Stated task: Your task is to give the data again, exactly, with every line intact.

┌──

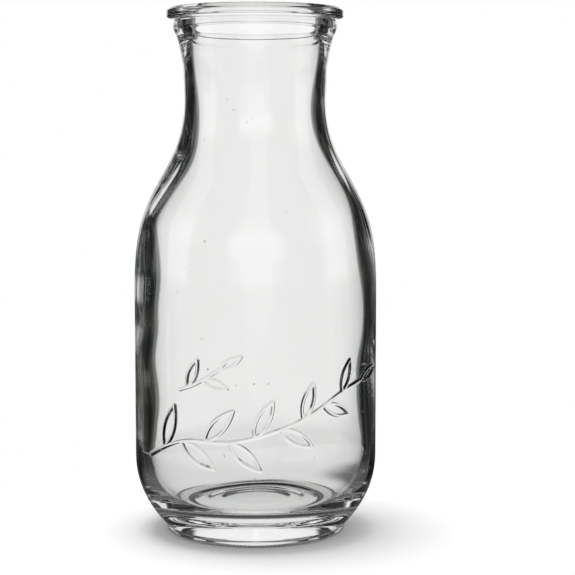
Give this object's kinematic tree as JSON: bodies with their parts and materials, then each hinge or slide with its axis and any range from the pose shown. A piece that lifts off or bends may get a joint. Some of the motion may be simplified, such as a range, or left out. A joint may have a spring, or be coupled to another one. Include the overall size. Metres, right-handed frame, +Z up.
{
  "type": "glass milk bottle",
  "caption": "Clear thick-walled glass milk bottle with a flanged lip, round shoulders and a raised leafy sprig on the front.",
  "frame": {"origin": "centre of the bearing ring that the bottle stands on", "axes": "+Z up along the bottle's axis, -Y towards the front, where the raised sprig is"},
  "size_m": [0.0996, 0.1002, 0.2146],
  "materials": {
    "clear_glass": "gloss, clear with a faint grey-green tint"
  },
  "bodies": {
    "root": {"glass_bottle": "clear_glass"}
  },
  "joints": []
}
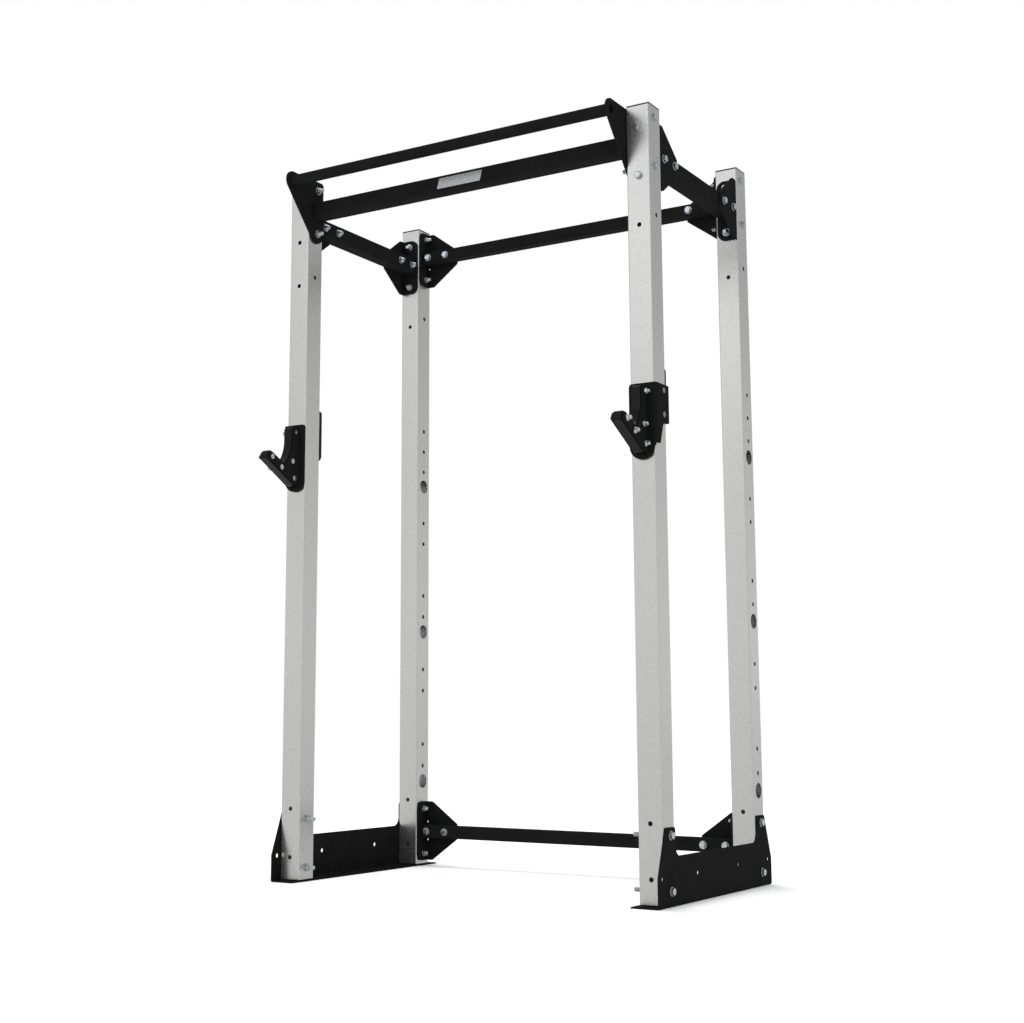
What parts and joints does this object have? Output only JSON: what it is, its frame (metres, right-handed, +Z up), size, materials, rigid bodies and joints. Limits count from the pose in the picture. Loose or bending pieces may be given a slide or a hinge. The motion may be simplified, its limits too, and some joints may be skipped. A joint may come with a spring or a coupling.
{
  "type": "power cage",
  "caption": "Open steel power cage: box-section uprights on L-shaped base plates, bolted crossmembers, a front pull-up bar and sliding J-cups that hold a barbell.",
  "frame": {"origin": "on the floor, in the middle of the whole footprint, so that the uprights' middle is 60 mm behind it", "axes": "+X to the cage's right side, -Y out of the front where the pull-up bar and J-cups are, +Z up"},
  "size_m": [1.266, 0.8904, 2.15],
  "materials": {
    "galvanised_steel": "hot-dip galvanised, fine mottled grain",
    "black_coated_steel": "satin black powder coat",
    "zinc_plated": "bright zinc plate",
    "hook_plastic": "semi-gloss black",
    "wear_plastic": "matt black",
    "cap_plastic": "matt dark grey"
  },
  "bodies": {
    "frame": {"badge_plate": "galvanised_steel", "badge_rivets": "zinc_plated", "front_base_bolts": "zinc_plated", "front_beam": "black_coated_steel", "hex_nuts": "zinc_plated", "left_base_plate": "black_coated_steel", "left_front_side_bracket": "black_coated_steel", "left_front_upright": "galvanised_steel", "left_pull_up_plate": "black_coated_steel", "left_rear_low_bracket": "black_coated_steel", "left_rear_side_bracket": "black_coated_steel", "left_rear_top_bracket": "black_coated_steel", "left_rear_upright": "galvanised_steel", "left_side_beam": "black_coated_steel", "post_caps": "cap_plastic", "pull_up_bar": "black_coated_steel", "rear_base_bolts": "zinc_plated", "rear_beam_bolts": "zinc_plated", "rear_low_beam": "black_coated_steel", "rear_top_beam": "black_coated_steel", "right_base_plate": "black_coated_steel", "right_front_side_bracket": "black_coated_steel", "right_front_upright": "galvanised_steel", "right_pull_up_plate": "black_coated_steel", "right_rear_low_bracket": "black_coated_steel", "right_rear_side_bracket": "black_coated_steel", "right_rear_top_bracket": "black_coated_steel", "right_rear_upright": "galvanised_steel", "right_side_beam": "black_coated_steel", "side_beam_bolts": "zinc_plated", "upright_bolts_x": "zinc_plated", "upright_bolts_y": "zinc_plated", "washers": "zinc_plated"},
    "left_j_cup": {"left_cup_bracket": "black_coated_steel", "left_cup_hook_core": "hook_plastic", "left_cup_hook_nuts": "zinc_plated", "left_cup_hook_screws": "zinc_plated", "left_cup_inner_cheek": "black_coated_steel", "left_cup_liner": "wear_plastic", "left_cup_liner_screws": "zinc_plated", "left_cup_outer_cheek": "black_coated_steel", "left_cup_pad_screws": "zinc_plated", "left_cup_rear_pad": "wear_plastic"},
    "right_j_cup": {"right_cup_bracket": "black_coated_steel", "right_cup_hook_core": "hook_plastic", "right_cup_hook_nuts": "zinc_plated", "right_cup_hook_screws": "zinc_plated", "right_cup_inner_cheek": "black_coated_steel", "right_cup_liner": "wear_plastic", "right_cup_liner_screws": "zinc_plated", "right_cup_outer_cheek": "black_coated_steel", "right_cup_pad_screws": "zinc_plated", "right_cup_rear_pad": "wear_plastic"}
  },
  "joints": [
    {"name": "left_cup_height", "type": "slide", "parent": "frame", "child": "left_j_cup", "axis": [0, 0, 1], "range_m": [-0.985, 0.495]},
    {"name": "right_cup_height", "type": "slide", "parent": "frame", "child": "right_j_cup", "axis": [0, 0, 1], "range_m": [-0.985, 0.495]}
  ]
}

└──

Full response:
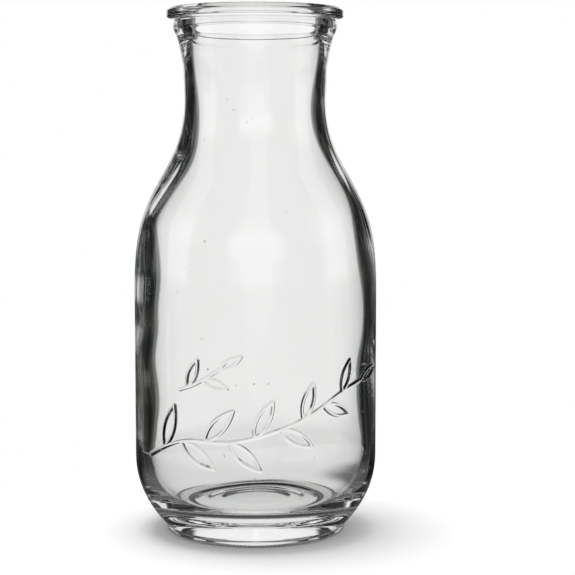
Give this object's kinematic tree as JSON: bodies with their parts and materials, then each hinge or slide with its axis and any range from the pose shown. A piece that lifts off or bends may get a joint. Some of the motion may be simplified, such as a range, or left out. A joint may have a spring, or be coupled to another one. Include the overall size. Metres, right-handed frame, +Z up.
{
  "type": "glass milk bottle",
  "caption": "Clear thick-walled glass milk bottle with a flanged lip, round shoulders and a raised leafy sprig on the front.",
  "frame": {"origin": "centre of the bearing ring that the bottle stands on", "axes": "+Z up along the bottle's axis, -Y towards the front, where the raised sprig is"},
  "size_m": [0.0996, 0.1002, 0.2146],
  "materials": {
    "clear_glass": "gloss, clear with a faint grey-green tint"
  },
  "bodies": {
    "root": {"glass_bottle": "clear_glass"}
  },
  "joints": []
}
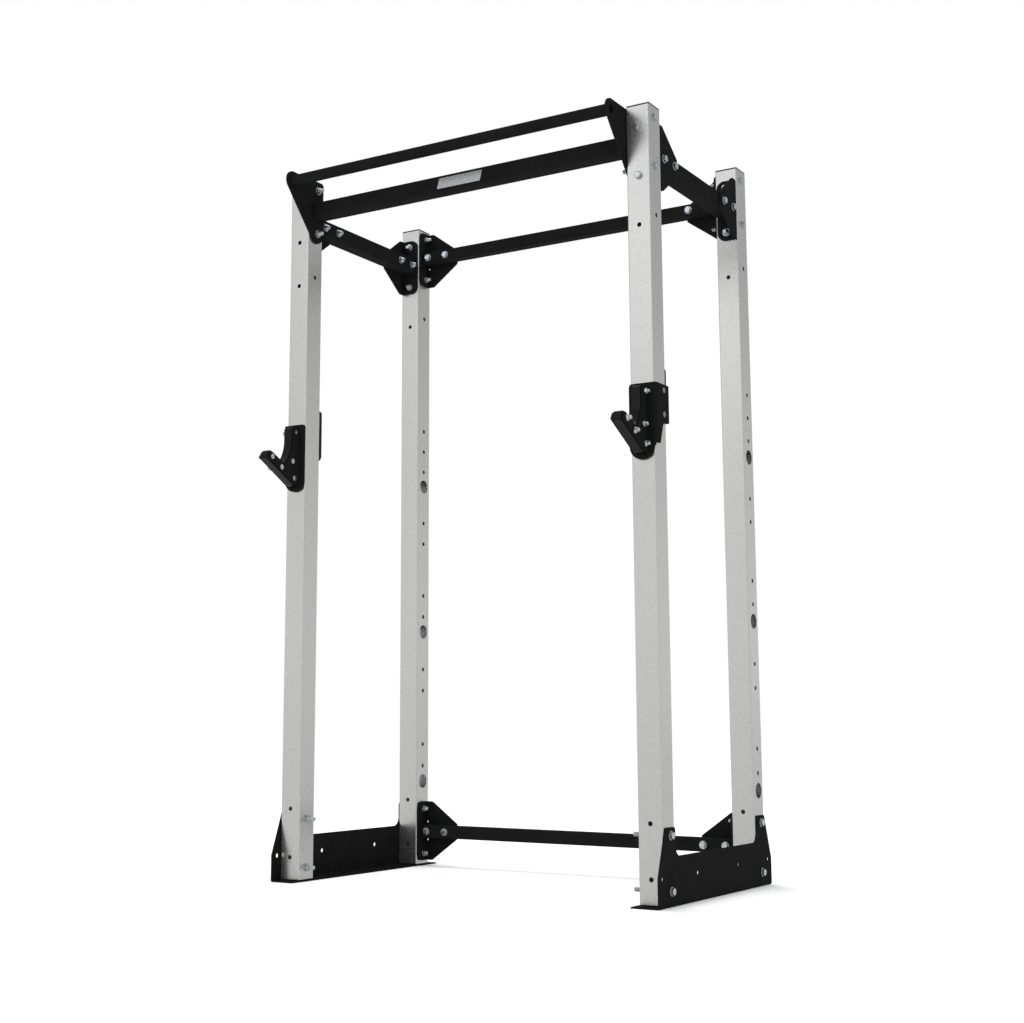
What parts and joints does this object have? Output only JSON: what it is, its frame (metres, right-handed, +Z up), size, materials, rigid bodies and joints. Limits count from the pose in the picture. Loose or bending pieces may be given a slide or a hinge. The motion may be simplified, its limits too, and some joints may be skipped. A joint may come with a spring or a coupling.
{
  "type": "power cage",
  "caption": "Open steel power cage: box-section uprights on L-shaped base plates, bolted crossmembers, a front pull-up bar and sliding J-cups that hold a barbell.",
  "frame": {"origin": "on the floor, in the middle of the whole footprint, so that the uprights' middle is 60 mm behind it", "axes": "+X to the cage's right side, -Y out of the front where the pull-up bar and J-cups are, +Z up"},
  "size_m": [1.266, 0.8904, 2.15],
  "materials": {
    "galvanised_steel": "hot-dip galvanised, fine mottled grain",
    "black_coated_steel": "satin black powder coat",
    "zinc_plated": "bright zinc plate",
    "hook_plastic": "semi-gloss black",
    "wear_plastic": "matt black",
    "cap_plastic": "matt dark grey"
  },
  "bodies": {
    "frame": {"badge_plate": "galvanised_steel", "badge_rivets": "zinc_plated", "front_base_bolts": "zinc_plated", "front_beam": "black_coated_steel", "hex_nuts": "zinc_plated", "left_base_plate": "black_coated_steel", "left_front_side_bracket": "black_coated_steel", "left_front_upright": "galvanised_steel", "left_pull_up_plate": "black_coated_steel", "left_rear_low_bracket": "black_coated_steel", "left_rear_side_bracket": "black_coated_steel", "left_rear_top_bracket": "black_coated_steel", "left_rear_upright": "galvanised_steel", "left_side_beam": "black_coated_steel", "post_caps": "cap_plastic", "pull_up_bar": "black_coated_steel", "rear_base_bolts": "zinc_plated", "rear_beam_bolts": "zinc_plated", "rear_low_beam": "black_coated_steel", "rear_top_beam": "black_coated_steel", "right_base_plate": "black_coated_steel", "right_front_side_bracket": "black_coated_steel", "right_front_upright": "galvanised_steel", "right_pull_up_plate": "black_coated_steel", "right_rear_low_bracket": "black_coated_steel", "right_rear_side_bracket": "black_coated_steel", "right_rear_top_bracket": "black_coated_steel", "right_rear_upright": "galvanised_steel", "right_side_beam": "black_coated_steel", "side_beam_bolts": "zinc_plated", "upright_bolts_x": "zinc_plated", "upright_bolts_y": "zinc_plated", "washers": "zinc_plated"},
    "left_j_cup": {"left_cup_bracket": "black_coated_steel", "left_cup_hook_core": "hook_plastic", "left_cup_hook_nuts": "zinc_plated", "left_cup_hook_screws": "zinc_plated", "left_cup_inner_cheek": "black_coated_steel", "left_cup_liner": "wear_plastic", "left_cup_liner_screws": "zinc_plated", "left_cup_outer_cheek": "black_coated_steel", "left_cup_pad_screws": "zinc_plated", "left_cup_rear_pad": "wear_plastic"},
    "right_j_cup": {"right_cup_bracket": "black_coated_steel", "right_cup_hook_core": "hook_plastic", "right_cup_hook_nuts": "zinc_plated", "right_cup_hook_screws": "zinc_plated", "right_cup_inner_cheek": "black_coated_steel", "right_cup_liner": "wear_plastic", "right_cup_liner_screws": "zinc_plated", "right_cup_outer_cheek": "black_coated_steel", "right_cup_pad_screws": "zinc_plated", "right_cup_rear_pad": "wear_plastic"}
  },
  "joints": [
    {"name": "left_cup_height", "type": "slide", "parent": "frame", "child": "left_j_cup", "axis": [0, 0, 1], "range_m": [-0.985, 0.495]},
    {"name": "right_cup_height", "type": "slide", "parent": "frame", "child": "right_j_cup", "axis": [0, 0, 1], "range_m": [-0.985, 0.495]}
  ]
}